I must admit that Gold Class got me started in detailing. I quickly moved onto other products, but my bottle of Gold Class occassionally gets dragged out to revive those "memories". It still remains one of the most enjoyable waxes to work with because of its refined texture and the way it spreads. 

I think I might grab a bottle of the reformulated wax now that it has a matching spray wax topper and QD. It ain't a bad wax on dark colours and its ease of use, refinement and scent make it oddly alluring.


----------



## robtech (Jan 17, 2011)

just tried there new ultimate wax and thought it was rubbish .too thick hard to apply and a pig to buff off..ive really gone off a lot of megs stuff lately.


----------



## maestegman (Mar 3, 2011)

Not a huge Megs fan but I must say that Gold Class Shampoo and NXT Glass Cleaner are very decent products IMO.


----------



## Kokopelli (Sep 18, 2009)

These are nice advancements in product lines, I think. Gold Class offers Carnauba, while Ultimate range is mainly sealant based. They usually a choice of taste so I think Megs made a right move in reviving the Gold Class range and adding QD, topper wax and more to make it a more complete one. I really think of getting the new Carnauba based spray wax and the QD that offers a boost in colors. Like I'll get waterless wash spray in the Ultimate range, too.


----------



## rtjc (Apr 19, 2009)

Let's not forget Meguiars is a huge company over in the states and has been for years and years, they have many loyal fans & followers to cater for. I'm still a fan, use allot of their stuff and have done since before any UK launch. Though i have moved on to other waxes for my own cars which i prefer. Cleaner Wax and Gold Glass will always sell in massive numbers in the states, in a similar way to how we all know our fave Autoglym products


----------



## Tazz (Aug 23, 2010)

somebody say the word Meguiars? lol

if its good enough for california, its good enough for the uk

as mentioned, megs has such a huge range (twice as big in the US) but they simply cant import everything over here, deep crystal shampoo? nxt gen insane tire shine? hot rims alloy wheel cleaner?

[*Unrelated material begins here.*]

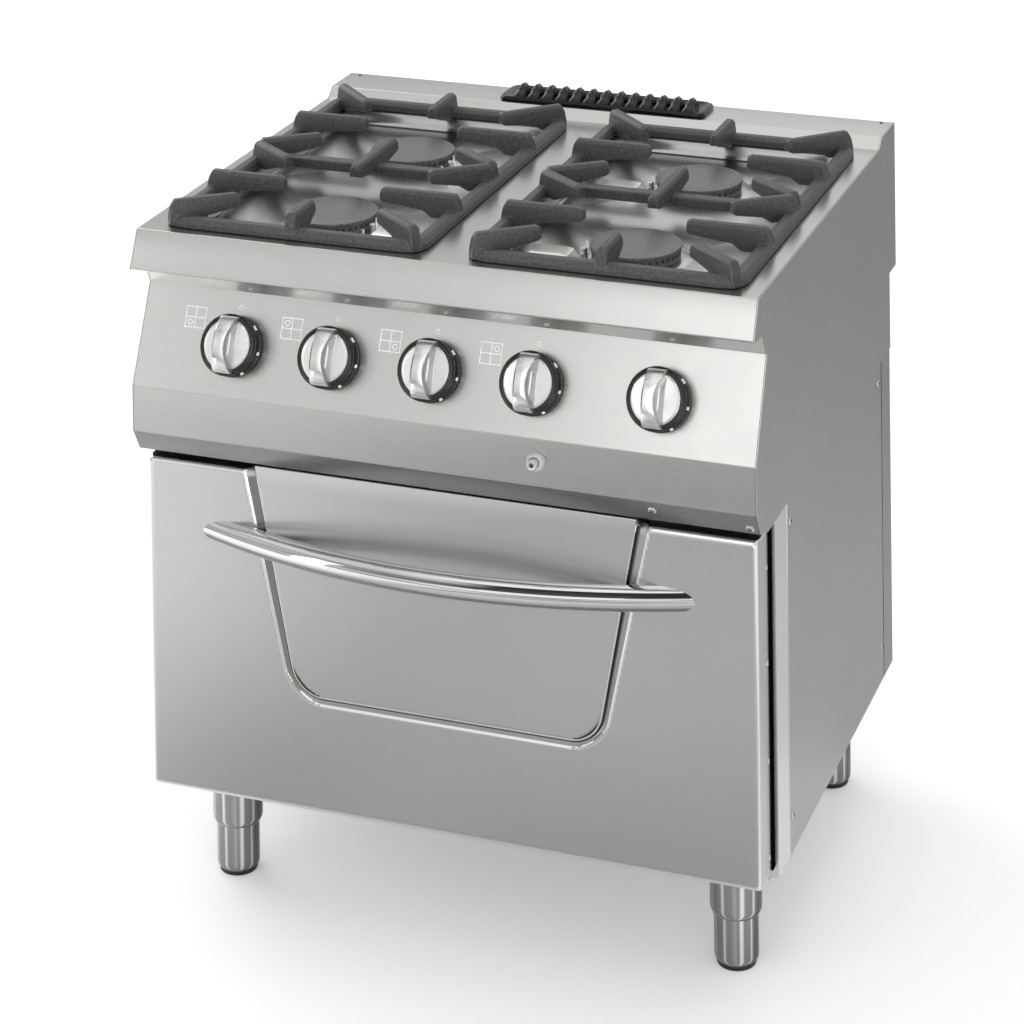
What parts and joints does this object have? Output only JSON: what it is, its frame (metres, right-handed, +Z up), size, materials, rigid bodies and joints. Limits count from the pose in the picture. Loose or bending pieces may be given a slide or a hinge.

but the products that are over here, can cater for everyone and everything, every range has its strengths and weaknesses, deep crystal, nxt gen, gold class, ultimate, detailer and even mirror glaze, although im interested to know what the next range will be

they have the best quik detailers on the market (6 to choose from), as well as a choice of amazing shampoos, a great tyre shine that out last most as its not a spray, its a gel, and as for polish, everyone raves about ag srp, but megs have a product exactly the same, ultimate compound, to which i use and think its great, although you need to be prepared to really work with it

ill defend megs to the hilt as its this thats got me into car detailing, before hand i used to use turtlewax shampoo, a sponge, a natural chamois, t-cut and an old t-shirt!!

its autoglym i find outdated and trying to play catch up with companies, the only decent products are srp and fast glass


----------



## bigmc (Mar 22, 2010)

robtech said:


> just tried there new ultimate wax and thought it was rubbish .too thick hard to apply and a pig to buff off..ive really gone off a lot of megs stuff lately.


User error??


----------



## Kokopelli (Sep 18, 2009)

bigmc said:


> User error??


This can happen. Like I also found Autoglym's UDS a pain in the ... product to use, but everybody talks how easy it is.

Maybe it is lack of the sun, while they usually have a hot ball in the sky in California.


----------



## bigmc (Mar 22, 2010)

Kokopelli said:


> This can happen. Like I also found Autoglym's UDS a pain in the ... product to use, but everybody talks how easy it is.
> 
> Maybe it is lack of the sun, while they usually have a hot ball in the sky in California.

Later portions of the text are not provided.